Was bedeutet das konkret?
Ein Weg, wie kostengünstiger neuer Wohnraum entstehen könnte, ist serielles und modulares Bauen. In der Branche ist in diesem Zusammenhang oft vom „Gebäudetyp E“die Rede, der wahlweise für einfaches oder experimentelles Bauen steht. Bundesbauministerin Klara Geywitz sagte beim Wohnbautag zu, dass die Bundesregierung schnellstmöglich die Bedingungen schaffen werde, damit rechtssicher vereinfacht gebaut werden könne. „Viele Vorschriften sind nicht notwendig, um ein gutes und ein sicheres Haus zu bauen“, betonte die SPD-Politikerin. Wann es so weit sein wird, blieb allerdings offen. Laut Walberg müssten einfachere Baustandards kein Nachteil für den Klimaschutz sein – weil bei einem geringeren Materialverbrauch unterm Strich weniger Treibhausgase entstehen.
War Geld ein Thema beim Wohnungsbautag?
Natürlich. Letztlich drehte sich ja alles um die Frage, zu welchen Bedingungen bezahlbarer Wohnraum entstehen kann. Das Verbändebündnis Wohnungsbau fordert jährlich 23 Milliarden Euro an Subventionen für den Wohnungsbau – 15 Milliarden Euro für 100.000 neue Sozialwohnungen und acht Milliarden für den Neubau von 60.000 „bezahlbaren Wohnungen“. Das Wohnungsangebot in diesem Segment habe sich weiter drastisch verknappt, sagte Mieterbund-Präsident Lukas Siebenkotten. Bereits jetzt sei jeder dritte Mieter finanziell überlastet und zahle mehr als 30 Prozent seines Einkommens für die Wohnung. Studienleiter Walberg wies darauf hin, dass bei Quadratmeterpreisen von derzeit 5850 Euro (inklusive Grundstück) rund 2900 Euro wegsubventioniert müssten, um auf eine bezahlbare Miete zu kommen.
Ist die Krise im Wohnungsbau vor allem eine soziale Frage?
Nicht nur. Die Baubranche sei für Deutschland auch ein Wachstumstreiber, betonte Martin Gornig von der Beratungsfirma DIW Econ, einem Tochterunternehmen des Deutschen Instituts für Wirtschaftsforschung (DIW). Der Wohnungsbau stecke mit 537 Milliarden Euro hinter jedem siebten Euro der gesamten Bruttowertschöpfung in Deutschland.

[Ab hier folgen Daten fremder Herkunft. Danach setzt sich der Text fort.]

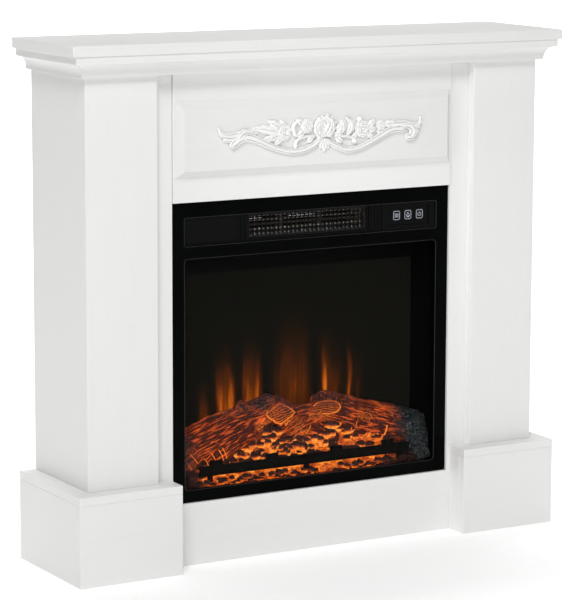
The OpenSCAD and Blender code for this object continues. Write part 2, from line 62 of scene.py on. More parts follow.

Bei einem Rückgang des Wohnungsbauvolumens von 5,4 Prozent würden dem Staat fünf Milliarden Euro Steuereinnahmen entgehen, rechnete Gornig vor. Die Krise am Bau könnte auch Folgen für den Arbeitsmarkt haben. Laut seiner Studie hängen die Jobs von knapp 6,6 Millionen Menschen direkt oder indirekt vom Bau ab – 14 Prozent der Gesamtbeschäftigten und somit jeder siebte Arbeitsplatz in Deutschland. Auch Wirtschaftsminister Robert Habeck (Grüne) betonte die Bedeutung der Branche für die Konjunktur. „Ohne eine Wohnungswirtschaft im Aufschwung oder unter Last, kann kein Aufschwung gelingen“, sagte er.